# Manque stockage Mac | ICloud



## Djebo (28 Mars 2019)

Bonjour à tous, 

Mon stockage mac est presque saturé (12 Go de dispo) et  je ne peux plus synchroniser/ importer mes photos IPhone vers ma photothèque Mac. 
J’ai eu l’idee de prendre un stockage 50 Go ICloud mais je me rend compte que toute modification donc suppression de photo de mon mac/iPhone se répercute sur  le cloud. 
J’ai lu des forums et j’ai essayé de : 
- me déconnecter du cloud avant de supprimer les photos localement 
- désactiver ICloud dans Photos 
Les deux n’ont pas fonctionné. 

Que puis-je faire ? Et surtout si la seule solution est de stocker sur un disque dur, en quoi l’icloud est utile ? 
Apple dit que ça sert à visionner ses photos en ligne mais dans tous les cas je suis obligée de les avoir sur mon mac ou iPhone... 

Merci à vous tous


----------



## Chris K (28 Mars 2019)

Bonjour,

Déjà le premier réflexe à avoir est de faire le ménage dans ton disque Mac afin de libérer de l’espace.
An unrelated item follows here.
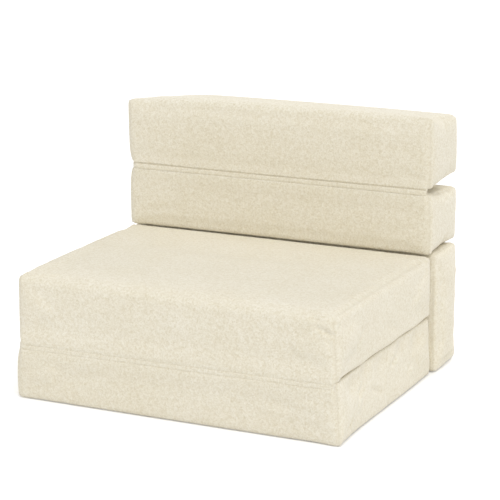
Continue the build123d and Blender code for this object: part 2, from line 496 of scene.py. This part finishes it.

Si ce n’est déjà fait, voici un lien qui peut t’aider :
https://support.apple.com/fr-fr/HT206996 et qui en plus parle du stockage dans iCloud.


----------



## Djebo (29 Mars 2019)

Bonjour Chris K, 

j'ai suivi des tutos pour libérer de l'espace et j'ai remarqué que ce qui me prenait le plus de place dans la catégorie autres était justement la librairy avec vidéos et photos.
Je ne connaissais pas le drive cloud et maintenant que je l'ai essayé, cela à l'air de répondre à ma problématique, cependant, je remarque que mon stockage mac qui était à 3/4 des autres est passé maintenant en applications. Penses-tu que cela soit dû au cloud ? 
En tout cas merci pour le coup de main


----------



## Chris K (29 Mars 2019)

Djebo a dit:


> Bonjour Chris K,
> <...> cependant, je remarque que *mon stockage mac qui était à 3/4 des autres est passé maintenant en applications*. Penses-tu que cela soit dû au cloud ?
> En tout cas merci pour le coup de main



Salut,

Pas compris...


----------



## Membre supprimé 1138547 (29 Mars 2019)

Djebo a dit:


> Bonjour Chris K,
> 
> j'ai suivi des tutos pour libérer de l'espace et j'ai remarqué que ce qui me prenait le plus de place dans la catégorie autres était justement la librairy avec vidéos et photos.
> Je ne connaissais pas le drive cloud et maintenant que je l'ai essayé, cela à l'air de répondre à ma problématique, cependant, je remarque que mon stockage mac qui était à 3/4 des autres est passé maintenant en applications. Penses-tu que cela soit dû au cloud ?
> En tout cas merci pour le coup de main



Je suppose 
1- que Drive Cloud est effectivement iCloud Drive, soit l’espace de stockage d’iCloud.
2- que tu entends en écrivant des Autres à Applications que tu veux dire de la rubrique Autres à celle Applications dans les gestionnaire de disque .
Si c’est le cas, c’est normal puisque tu conserves en dur sur ton disque la copie de ce qui est conservé sur iCloud pour pouvoir travailler hors ligne. 
Si tu veux libérer de la place sur ton Mac, il te faut cocher la case stocker dans iCloud (Menu pomme, à propos de ce Mac, stockage, gérer ....voir fiche proposée par Chris).
Tu peux aussi garder la photothèque activée en choisissant d’optimiser le stockage mais tu ne résoudras pas le problème des suppressions ponctuelles de photos si un support puisque la synchronisation te remettra la photo ou de la supprimera définitivement selon l’option. 
Dans ce cas, il te faut créer une seconde photothèque.


----------



## Djebo (29 Mars 2019)

oyapoque a dit:


> Je suppose
> 1- que Drive Cloud est effectivement iCloud Drive, soit l’espace de stockage d’iCloud.
> 2- que tu entends en écrivant des Autres à Applications que tu veux dire de la rubrique Autres à celle Applications dans les gestionnaire de disque .
> Si c’est le cas, c’est normal puisque tu conserves en dur sur ton disque la copie de ce qui est conservé sur iCloud pour pouvoir travailler hors ligne.
> ...



Bonjour, c'est exactement ça, je parlais de gestionnaire de disque. La case stocker dans le cloud est impossible à trouver car je n'ai pas de "gérer le stockage". J'ai cru comprendre que c'est dû à ma version (El capitain). 
La photothèque MAC/Iphone est déjà en optimisation de stockage donc je vais essayer la deuxième photothèque. 
Merci pour l'éclairage


----------